According to an article in The Independant “More than 200,000 children were married in the US over the past 15 years, new figures have revealed”. Although it’s technically not legal to marry under 18, legal loopholes in every state allow for the perpetuation of this antiquated and often dangerous practice.

Multiple narratives from women who experienced the trauma firsthand reveal how young marriage is often not consensual or even safe for the girl at hand. In fact, many older males who would normally be charged with statutory rape take advantage of the legal loopholes to make it perfectly legal.

One such loophole is explained in a report by Tahirih Justice Center, which states that “Twenty-five states do not set a minimum age at which a person can get married, and eight more set it at an age lower than 16”.

As for the health effects of marriage at a young age, the prospects aren’t good. A recent article by Renate van der Zee in the Guardian states, “Girls who get married before 18 have a significantly higher risk of heart attacks, cancer, diabetes and strokes and a higher risk of psychiatric disorders”. That means the practice of child marriage is not just a societal issue that needs to be corrected.

It’s an epidemic.

Defenders of child marriage argue everything from the necessity of upholding tradition to preventing more abortions by ensuring a child isn’t born outside of a marriage. The question we must ask them then is: is it worth it? Is tradition really worth more than the millions of girls literally being killed by a life they did not chose?

To the people who continue to support child marriage I say; make it your problem. Disrupt tradition. Understand that, despite your political views, a 12 year old is not fit to carry or raise a child they were forced to have.

Child marriage continues when we, as a society, turn a blind eye to the pain of girls all around us because it’s more convenient than actually taking a stand against the systems of power that allow men to take advantage of our sisters, daughters, and friends.

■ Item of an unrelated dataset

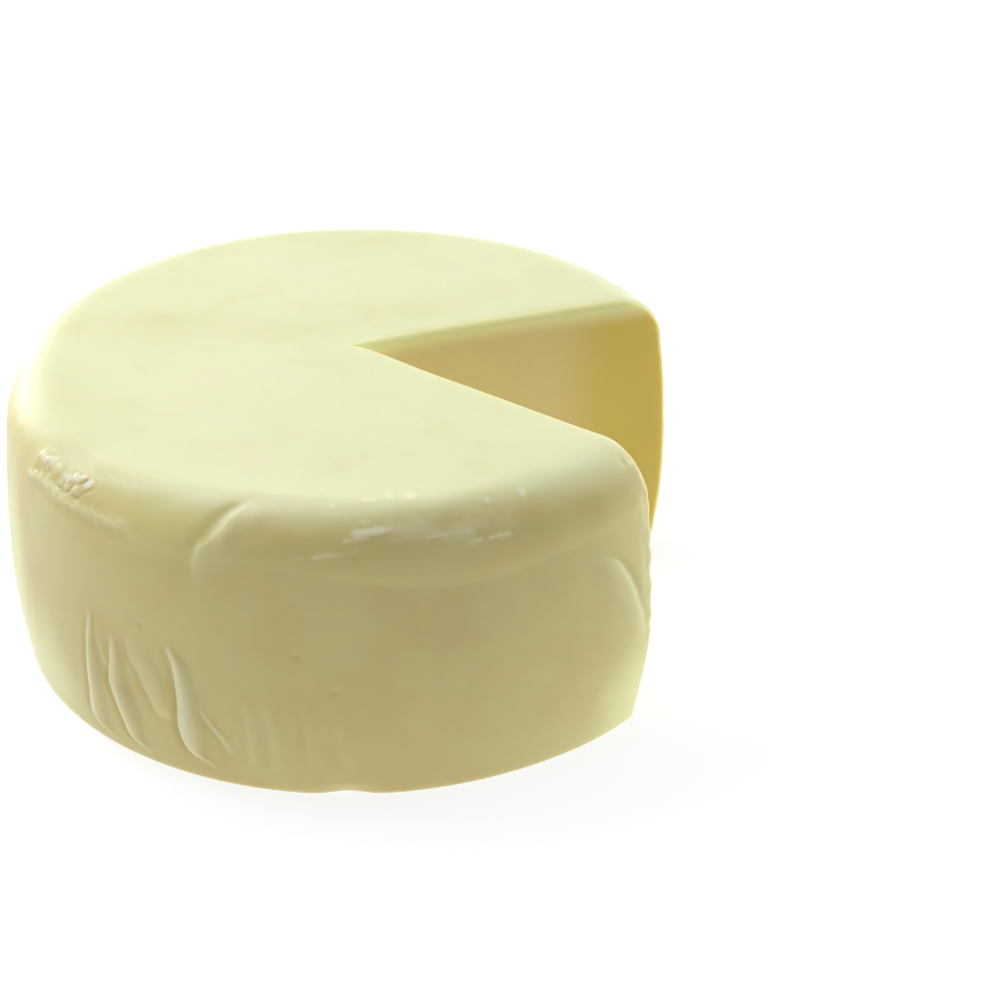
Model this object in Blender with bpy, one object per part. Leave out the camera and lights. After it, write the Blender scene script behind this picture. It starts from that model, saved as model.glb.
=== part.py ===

Even the smallest of steps, such as tweeting about the epidemic can make a huge difference in the lives of women all over America. If you were looking to do something more intensive, countless movements (such as Unchained At Last) exist to combat this very issue. You could even contact your political representative and talk about ways to minimize legal loopholes that allow for the preservation of child marriage.

It’s time we speak up for the oppressed girls who can’t speak for themselves and protect future generations from the pain millions of girls experience right now. The epidemic has raged long enough. It’s time to fight for a solution.